My husband I booked into a boutique hotel in the Vieux Carré. We’d traveled from Kansas City to offer support to my step-grandmother, Miss Juanita, who had suffered a stroke. I adored her. She was big in stature and big in voice, and as a small girl, I was both afraid and intrigued by her.
Each day at Miss Juanita’s rehab, aunts, uncles, and cousins drifted in and out. They wore smiles dressed with words of encouragement. The room had a party atmosphere. After all, we were Guidrys and Landrys of true Cajun stock. Laissez les bon temps rouler was the mantra for every day. Oui, cher was the only reply.
Hanging out each day at a rehab all week had wrung every ounce of fortitude from me. After Miss Juanita finished dinner on Friday, the family began to disperse. Most were heading off to feast on crab po’boys and raw oysters. My mouth watered for Petunia’s on St. Louis in the Vieux Carré. If we didn’t hurry, we’d miss our reservation.

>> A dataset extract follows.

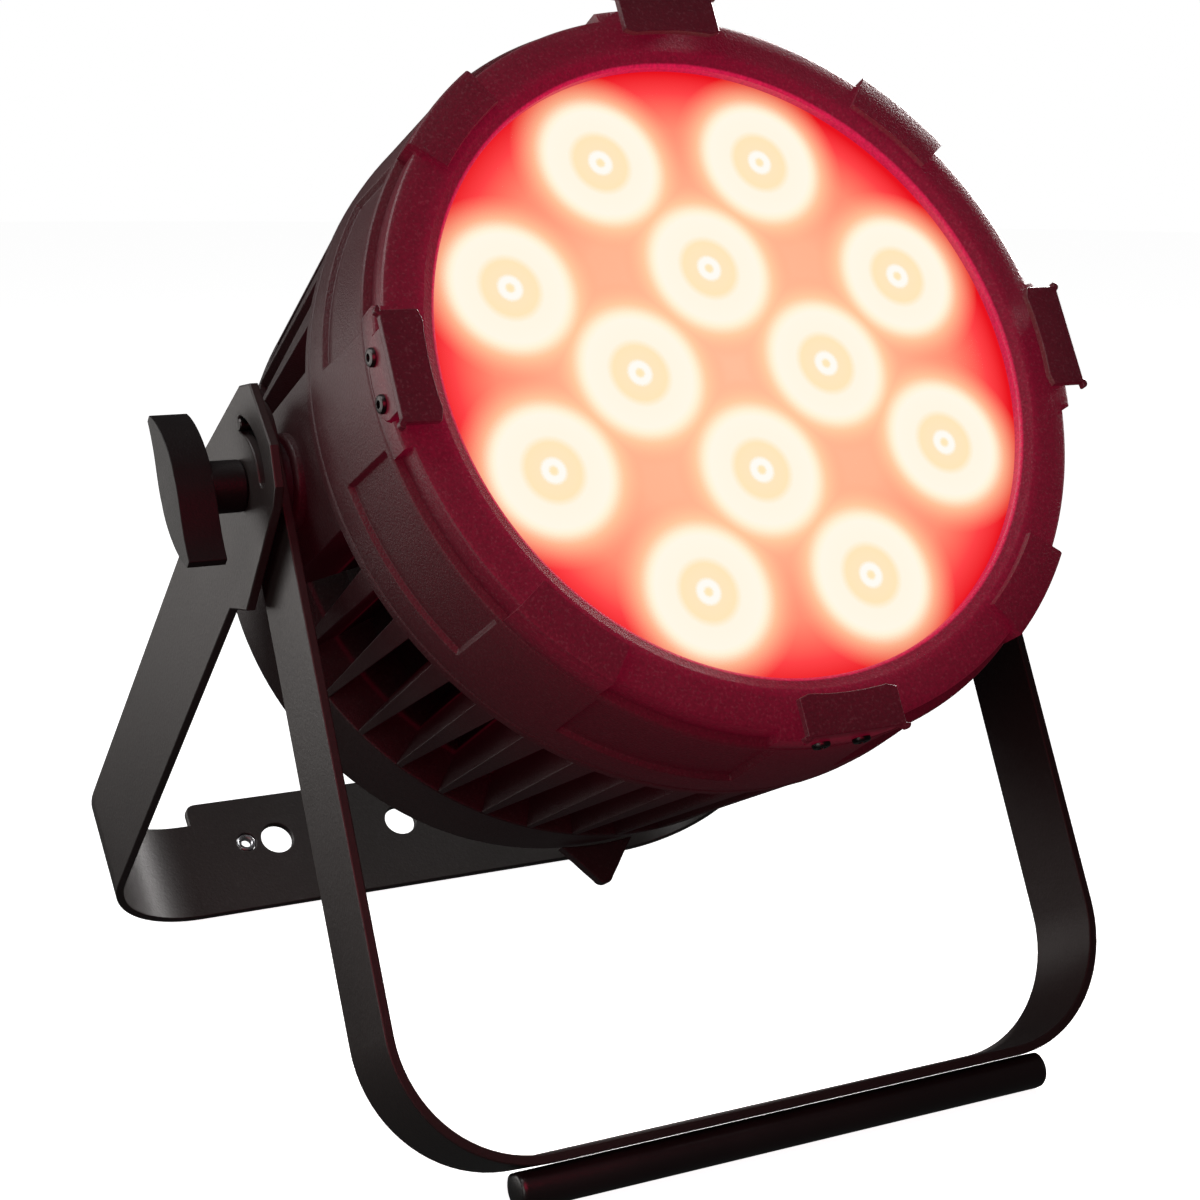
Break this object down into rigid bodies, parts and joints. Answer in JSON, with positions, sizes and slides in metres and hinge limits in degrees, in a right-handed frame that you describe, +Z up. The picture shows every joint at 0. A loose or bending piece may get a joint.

Back in the Vieux Carré, we hoofed it at a high speed to make our booked dinner slot. The streets were not crowded. We traipsed along Royal Street filled with centuries old, high-end antique and jewelry stores. I remember passing the backside of St. Louis Cathedral. The restaurant was at 817 Rue St. Louis, another couple of blocks down, then a right turn.
The corner before Rue St. Louis, at Toulouse, a mime stood on a box on the corner, more than a head and shoulders taller than the tallest in the crowd. A typical performance actor in white-face makeup with a red, red, mouth. A black French beret. White and black striped shirt. A red scarf around his neck and black pants. White gloves helped exaggerate his hand movements.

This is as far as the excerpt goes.